Algérie Telecom, la locomotive des TIC en passe de devenir un boulet

30/01/2014 - 10:14


La 3G boucle un mois en Algérie. L’engouement pour cette technologie est réel, mais il risque d’être confronté à la rigidité d’Algérie Telecom, selon Younès Grar, un expert en TIC, invité mardi, de Radio M, la web radio de Maghreb Emergent.
 
Algérie Telecom (AT) pouvait jouer un rôle de locomotive dans l’introduction des TIC en Algérie. A cause de son retard technologique et la faiblesse de son management, l’opérateur historique risque de se transformer en boulet. Cet avis est partagé par YounèsGrar, expert en TIC, pour qui, le retard d’AT est aggravé par un environnement inadapté qui empêche les Algériens et leur économie de tirer pleinement profit des nouvelles technologies, particulièrement de la 3G, lancée en décembre après de multiples rebondissements.
Pour évoquer ce retard, il suffit de se reporter aux données fournies par AT et par l’administration.
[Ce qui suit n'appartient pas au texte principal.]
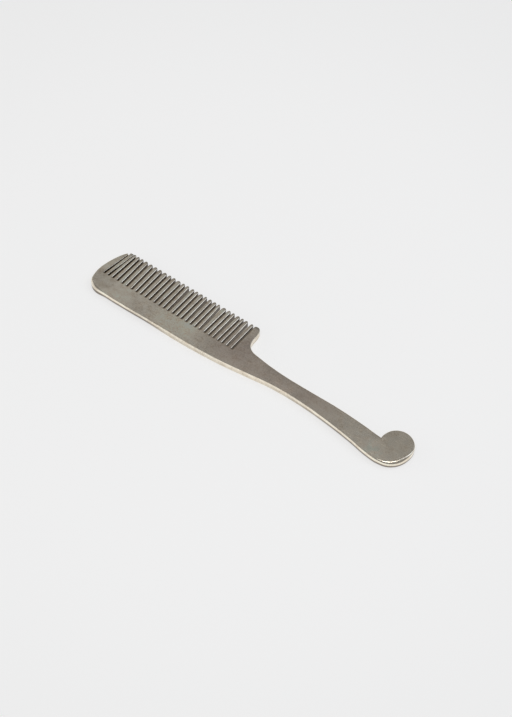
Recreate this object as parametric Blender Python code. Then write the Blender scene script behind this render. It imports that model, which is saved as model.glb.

En 2005, le programme Ousratic, lancé à grands renforts publicitaires, devait pousser l’Algérie vers le seuil des six millions d’abonnés à l’ADSL à l’horizon 2010. En 2014, il n’y a qu’un million et demi d’abonnés à l’ADSL, un quart de l’objectif visé.
Pour Younès Grar, AT a clairement eu un rôle de goulot d’étranglement dans cette opération. La même erreur risque de se répéter aujourd’hui avec la 3G, à cause d’une mauvaise évaluation du marché par le ministère de la Poste et des technologies de l’information et l’ARPT, l’agence de régulation des TIC. Cette dernière a évalué le marché algérien à trois millions d’abonnés 3G en cinq ans. Or, selon M. Grar, ce chiffre pourrait être atteint dès la première année. Les prévisions approximatives risquent de bloquer le processus de développement de la 3G, estime M. Grar, qui atténue toutefois cet impact par la souplesse des opérateurs, qui devraient avoir les ressources nécessaires pour anticiper les demandes et s’adapter.
« AT ne sait pas vendre »
Pour cet expert, AT, qui est au centre de la démarche, a « raté sa transition» de l’administration vers l’entreprise commerciale. En cause, l’absence de concurrence et d’innovation, qui a eu des conséquences « désastreuses». M. Grar cite les exemples qui prouvent l’incapacité d’AT de s’adapter au marché. La demande de lignes non satisfaite est énorme, alors que les lignes en dérangement atteignent un seuil faramineux, près de 20.000 pour la seule ville d’Alger, « ce qui est complètement inacceptable pour une entreprise commerciale ». AT va «subir un coup énorme » à cause de ce retard, car elle a été dans «l’incapacité de s’adapter».
Sur le plan commercial, AT « ne sait pas vendre », affirme M. Grar. Des unités commerciales « ne sont pas informées des nouvelles offres ». Il cite la décision de l’opérateur de doubler le débit ADSL à partir de début 2014 pour faire face à l’arrivée de la 3G. Pourtant, dit-il, les unités commerciales et techniques locales d’AT ne sont pas informées de cette décision ni des modalités d’application. Il se demande aussi « comment AT a pu doubler le débit ADSL pour le même tarif », ce qui signifie clairement que les prix antérieurs étaient injustifiés, car on ne peut envisager l’hypothèse qu’elle vend aujourd’hui son produit à perte.
Mauvaise gouvernance
Pour M. Grar, les opérateurs doivent s’adapter à l’explosion de la demande 3G, et ils ont la souplesse nécessaire pour le faire, mais il se demande si AT pourra répondre à cette évolution. « On ne peut pas rester prisonnier de la mauvaise gestion d ‘AT », dit-il, ajoutant qu’à ce rythme, AT risque de constituer un goulot d’étranglement pour de développement de la 3G.
Mais AT n’est pas seule responsable de cette situation. Il y a une part de mauvaise gouvernance. Il est « inacceptable de trouver des cités de 1.000 logements non connectées », alors que dans d’autres pays, des « opérateurs de quartiers vivent grâce à 1.000 abonnés », selon M. Grar, qui s’est demandé si, dans le programme du million de logements à construire, ont été prévus les équipements nécessaires pour la téléphonie, l’internet, la télévision, etc.
Pour sortir de ce cercle de sous-développement, M. Grar prône une « mise à jour du personnel » d’AT, et un « nouveau management », qui pourrait être assuré par la formation et le coaching. Ces actions sont primordiales pour éviter qu’AT ne constitue un frein au déploiement des nouvelles technologies alors qu’elle devrait en être la locomotive. Et même s’il admet que la 3G « ne constituera pas une révolution » pour le pays, M. Grar souligne qu’elle va « apporter du bien-être et de l’efficacité économique ».